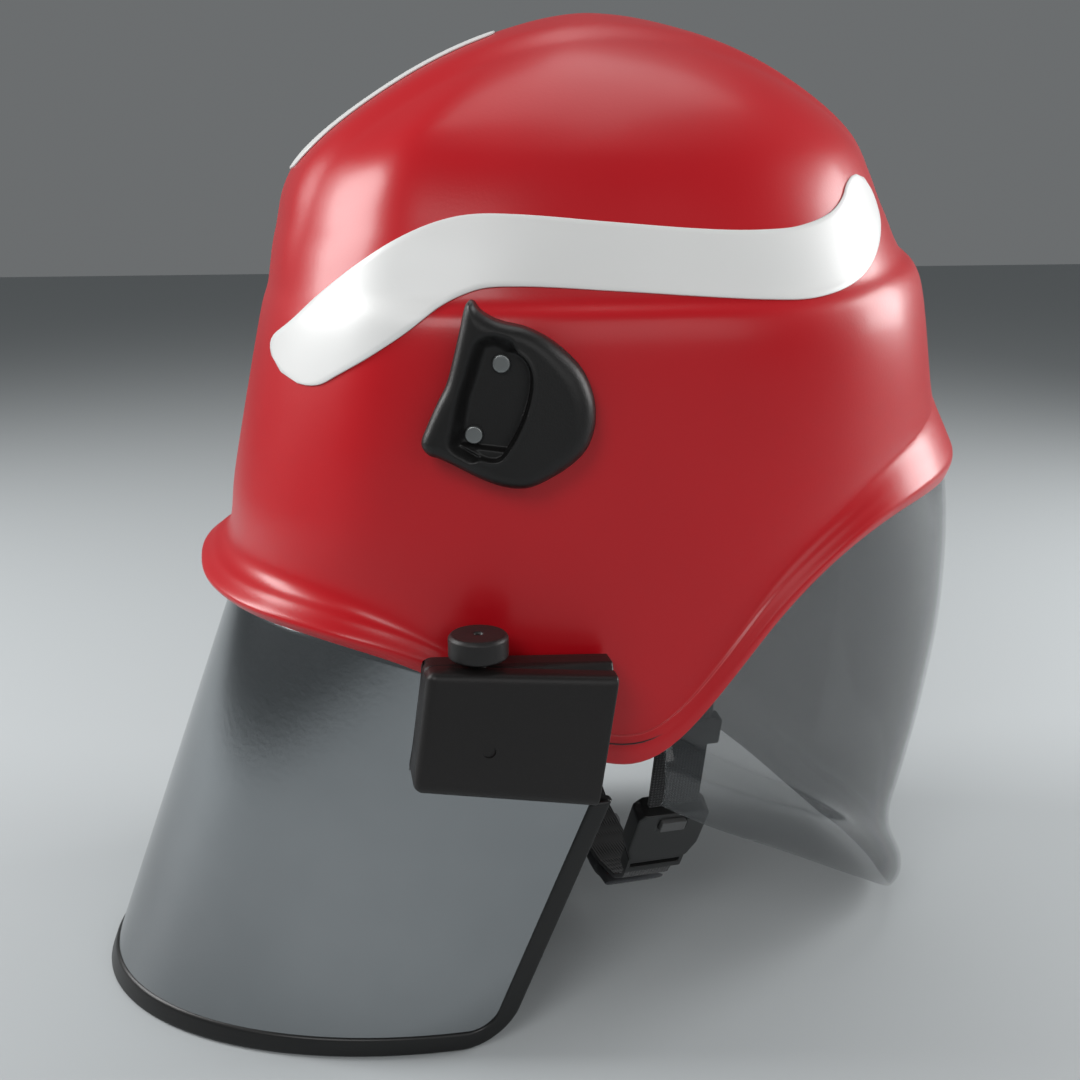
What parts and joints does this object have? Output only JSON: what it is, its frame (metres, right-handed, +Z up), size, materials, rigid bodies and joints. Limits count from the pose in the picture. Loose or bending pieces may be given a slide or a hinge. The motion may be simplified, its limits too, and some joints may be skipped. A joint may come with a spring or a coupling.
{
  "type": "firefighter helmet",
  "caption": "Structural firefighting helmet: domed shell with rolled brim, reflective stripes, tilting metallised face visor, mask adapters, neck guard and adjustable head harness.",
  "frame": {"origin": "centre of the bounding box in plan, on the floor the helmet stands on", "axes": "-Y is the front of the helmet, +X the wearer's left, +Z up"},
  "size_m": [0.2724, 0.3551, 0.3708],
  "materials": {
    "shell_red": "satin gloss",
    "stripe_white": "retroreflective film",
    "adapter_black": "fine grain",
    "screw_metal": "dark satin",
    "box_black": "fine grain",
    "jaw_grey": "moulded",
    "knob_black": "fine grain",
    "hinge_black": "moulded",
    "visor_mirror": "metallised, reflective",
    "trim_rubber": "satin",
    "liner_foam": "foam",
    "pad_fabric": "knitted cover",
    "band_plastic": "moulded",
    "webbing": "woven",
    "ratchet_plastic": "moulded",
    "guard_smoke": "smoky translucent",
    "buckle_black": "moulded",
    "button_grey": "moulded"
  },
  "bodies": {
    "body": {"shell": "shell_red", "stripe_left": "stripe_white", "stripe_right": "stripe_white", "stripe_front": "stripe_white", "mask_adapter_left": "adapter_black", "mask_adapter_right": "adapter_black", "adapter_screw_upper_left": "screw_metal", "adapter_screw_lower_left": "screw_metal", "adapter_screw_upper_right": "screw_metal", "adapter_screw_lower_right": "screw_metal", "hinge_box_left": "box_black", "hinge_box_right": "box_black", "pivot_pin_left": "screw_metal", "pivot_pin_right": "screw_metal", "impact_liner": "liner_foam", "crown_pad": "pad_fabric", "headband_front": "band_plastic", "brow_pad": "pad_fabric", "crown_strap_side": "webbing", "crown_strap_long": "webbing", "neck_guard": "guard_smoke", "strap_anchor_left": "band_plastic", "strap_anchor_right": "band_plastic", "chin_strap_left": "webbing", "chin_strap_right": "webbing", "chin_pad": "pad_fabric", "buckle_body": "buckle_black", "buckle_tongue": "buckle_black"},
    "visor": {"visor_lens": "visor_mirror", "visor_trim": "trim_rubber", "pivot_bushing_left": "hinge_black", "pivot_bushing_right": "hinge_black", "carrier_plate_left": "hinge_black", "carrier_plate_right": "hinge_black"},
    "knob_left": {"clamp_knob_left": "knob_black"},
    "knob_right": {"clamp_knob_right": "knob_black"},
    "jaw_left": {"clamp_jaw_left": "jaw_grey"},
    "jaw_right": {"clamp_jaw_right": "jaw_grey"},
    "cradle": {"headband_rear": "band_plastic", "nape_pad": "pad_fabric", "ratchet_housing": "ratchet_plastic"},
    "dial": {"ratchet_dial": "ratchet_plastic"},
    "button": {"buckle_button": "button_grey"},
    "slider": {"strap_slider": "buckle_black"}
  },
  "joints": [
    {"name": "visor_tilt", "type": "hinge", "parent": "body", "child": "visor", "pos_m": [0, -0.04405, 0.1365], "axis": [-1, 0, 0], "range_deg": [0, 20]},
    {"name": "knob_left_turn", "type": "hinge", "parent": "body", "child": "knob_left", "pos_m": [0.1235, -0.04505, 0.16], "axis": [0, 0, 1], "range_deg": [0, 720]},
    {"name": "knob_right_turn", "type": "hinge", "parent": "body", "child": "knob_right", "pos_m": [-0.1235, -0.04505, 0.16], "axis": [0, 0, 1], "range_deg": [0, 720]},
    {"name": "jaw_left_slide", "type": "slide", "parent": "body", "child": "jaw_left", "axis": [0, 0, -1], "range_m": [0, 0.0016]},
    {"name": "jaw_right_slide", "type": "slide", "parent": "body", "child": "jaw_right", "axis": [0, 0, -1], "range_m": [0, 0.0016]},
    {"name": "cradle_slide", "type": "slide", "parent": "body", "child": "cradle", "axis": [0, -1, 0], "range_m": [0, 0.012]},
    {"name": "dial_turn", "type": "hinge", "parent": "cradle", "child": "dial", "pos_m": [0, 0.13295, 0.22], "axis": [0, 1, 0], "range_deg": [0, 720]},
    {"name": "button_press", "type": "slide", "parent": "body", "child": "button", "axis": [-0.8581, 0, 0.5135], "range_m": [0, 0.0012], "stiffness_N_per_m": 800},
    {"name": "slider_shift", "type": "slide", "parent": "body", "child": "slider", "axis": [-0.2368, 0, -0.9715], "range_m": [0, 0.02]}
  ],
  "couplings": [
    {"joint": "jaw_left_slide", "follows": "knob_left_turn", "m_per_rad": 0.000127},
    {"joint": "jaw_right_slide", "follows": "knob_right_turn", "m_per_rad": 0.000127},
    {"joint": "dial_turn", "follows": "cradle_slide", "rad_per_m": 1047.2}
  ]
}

┄┄┄┄┄┄┄┄┄┄

→ **Aim of the exercise**: From the listing, copy every line where the string "materials" appears.

→ **Output below**:
What parts and joints does this object have? Output only JSON: what it is, its frame (metres, right-handed, +Z up), size, materials, rigid bodies and joints. Limits count from the pose in the picture. Loose or bending pieces may be given a slide or a hinge. The motion may be simplified, its limits too, and some joints may be skipped. A joint may come with a spring or a coupling.
  "materials": {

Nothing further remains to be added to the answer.